# XML Layout: wann wird geladen?



## Warrior7777 (12. Sep 2012)

Hallo miteinander!

Entschuldigung für den spartanischen Titel, ich hoffe, man versteht trotzdem, was ich meine...  Nun die ausformulierte Frage: Werden XML-Layouts beim Starten der App geladen oder zu einem anderen Zeitpunkt? Also: wenn ich eine Root ViewGroup mit findViewById() lade, erreiche ich mit getViewById() eine Referenz auf die bereits instanzierten Child Views?


----------



## schlingel (13. Sep 2012)

> Werden XML-Layouts beim Starten der App geladen oder zu einem anderen Zeitpunkt?

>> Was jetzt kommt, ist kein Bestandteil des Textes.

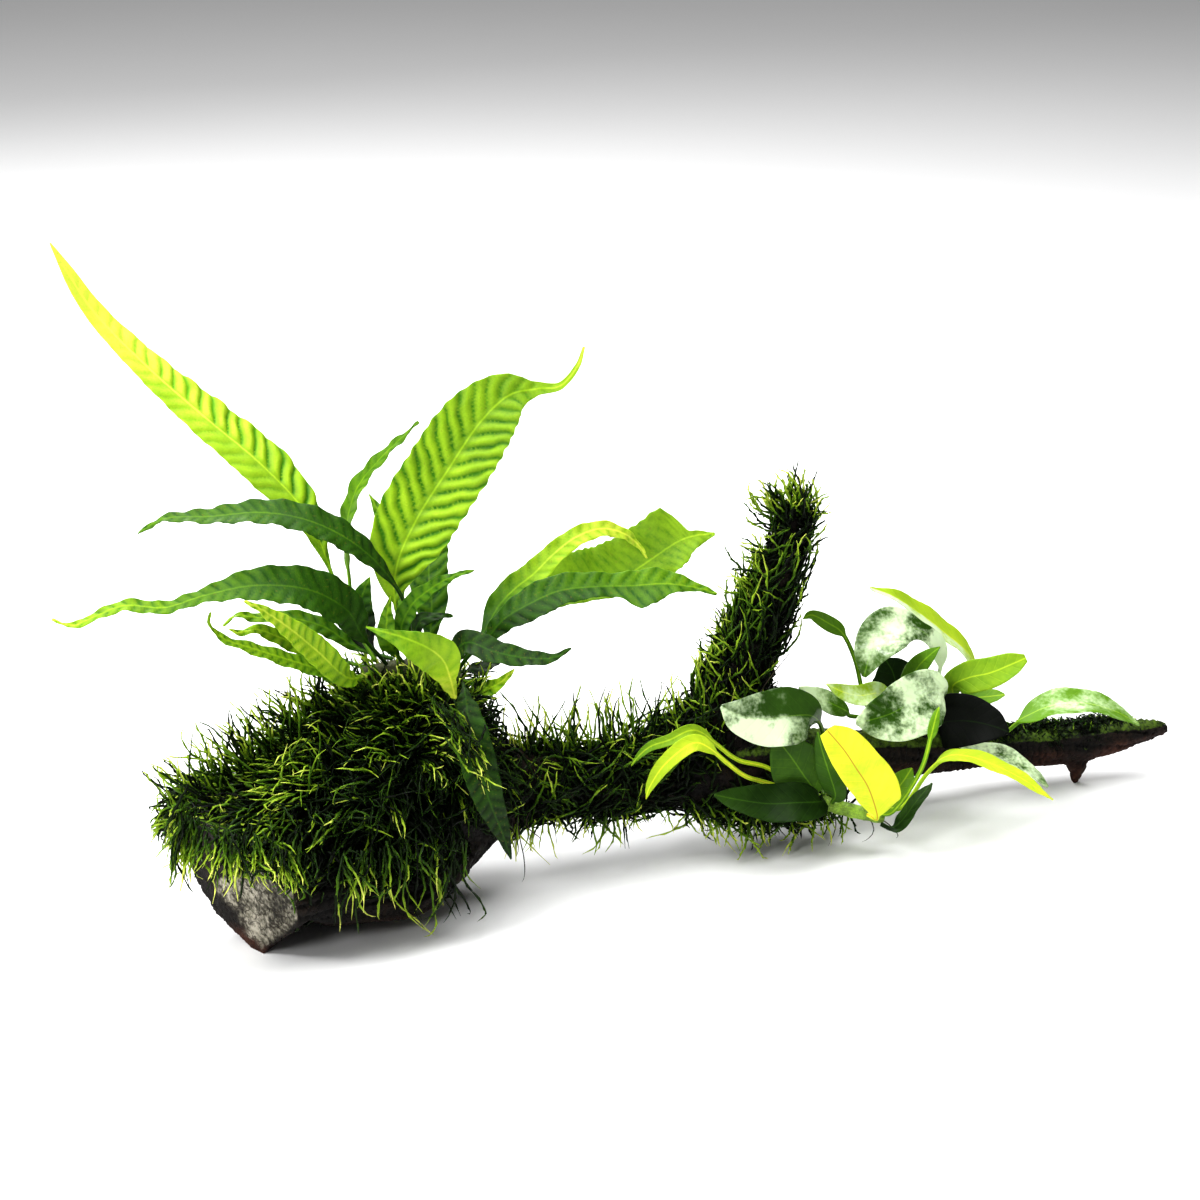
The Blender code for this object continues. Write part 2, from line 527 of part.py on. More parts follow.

Kommt drauf an. Du kannst auf 3 verschiedene Arten (die mir bekannt sind) Views bzw. ViewGroups laden:
1. setContentView in der Activity
2. per LayoutInflater#inflate
3. per Java-Code instanzieren.

Sobald die ViewGroup mit Option 1 oder 2 ins Leben gerufen wurde, existieren auch ihre Kinder sofern sie im XML definiert sind.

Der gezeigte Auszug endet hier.